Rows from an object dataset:

:::::

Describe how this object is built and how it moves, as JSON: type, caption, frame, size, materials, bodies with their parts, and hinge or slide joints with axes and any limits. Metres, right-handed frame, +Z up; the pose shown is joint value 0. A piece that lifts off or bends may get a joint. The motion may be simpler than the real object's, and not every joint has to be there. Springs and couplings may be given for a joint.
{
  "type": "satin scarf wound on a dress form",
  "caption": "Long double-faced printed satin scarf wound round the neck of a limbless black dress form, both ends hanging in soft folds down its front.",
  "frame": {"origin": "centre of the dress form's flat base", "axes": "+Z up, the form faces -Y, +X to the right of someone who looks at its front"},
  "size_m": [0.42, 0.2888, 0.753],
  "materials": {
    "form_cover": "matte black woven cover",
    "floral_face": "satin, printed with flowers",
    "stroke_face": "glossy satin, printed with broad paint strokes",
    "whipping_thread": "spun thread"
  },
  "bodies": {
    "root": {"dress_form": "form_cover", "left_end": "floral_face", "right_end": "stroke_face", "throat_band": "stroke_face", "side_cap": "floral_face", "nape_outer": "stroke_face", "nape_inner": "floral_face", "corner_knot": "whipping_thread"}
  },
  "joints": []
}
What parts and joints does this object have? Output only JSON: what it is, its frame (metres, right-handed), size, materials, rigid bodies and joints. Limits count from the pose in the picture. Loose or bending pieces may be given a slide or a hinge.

:::::

◆ **WRITTEN EXERCISE**: Copy each record from above exactly, and include every line.

◆ **EXERCISE RESULT**:
Describe how this object is built and how it moves, as JSON: type, caption, frame, size, materials, bodies with their parts, and hinge or slide joints with axes and any limits. Metres, right-handed frame, +Z up; the pose shown is joint value 0. A piece that lifts off or bends may get a joint. The motion may be simpler than the real object's, and not every joint has to be there. Springs and couplings may be given for a joint.
{
  "type": "satin scarf wound on a dress form",
  "caption": "Long double-faced printed satin scarf wound round the neck of a limbless black dress form, both ends hanging in soft folds down its front.",
  "frame": {"origin": "centre of the dress form's flat base", "axes": "+Z up, the form faces -Y, +X to the right of someone who looks at its front"},
  "size_m": [0.42, 0.2888, 0.753],
  "materials": {
    "form_cover": "matte black woven cover",
    "floral_face": "satin, printed with flowers",
    "stroke_face": "glossy satin, printed with broad paint strokes",
    "whipping_thread": "spun thread"
  },
  "bodies": {
    "root": {"dress_form": "form_cover", "left_end": "floral_face", "right_end": "stroke_face", "throat_band": "stroke_face", "side_cap": "floral_face", "nape_outer": "stroke_face", "nape_inner": "floral_face", "corner_knot": "whipping_thread"}
  },
  "joints": []
}
What parts and joints does this object have? Output only JSON: what it is, its frame (metres, right-handed), size, materials, rigid bodies and joints. Limits count from the pose in the picture. Loose or bending pieces may be given a slide or a hinge.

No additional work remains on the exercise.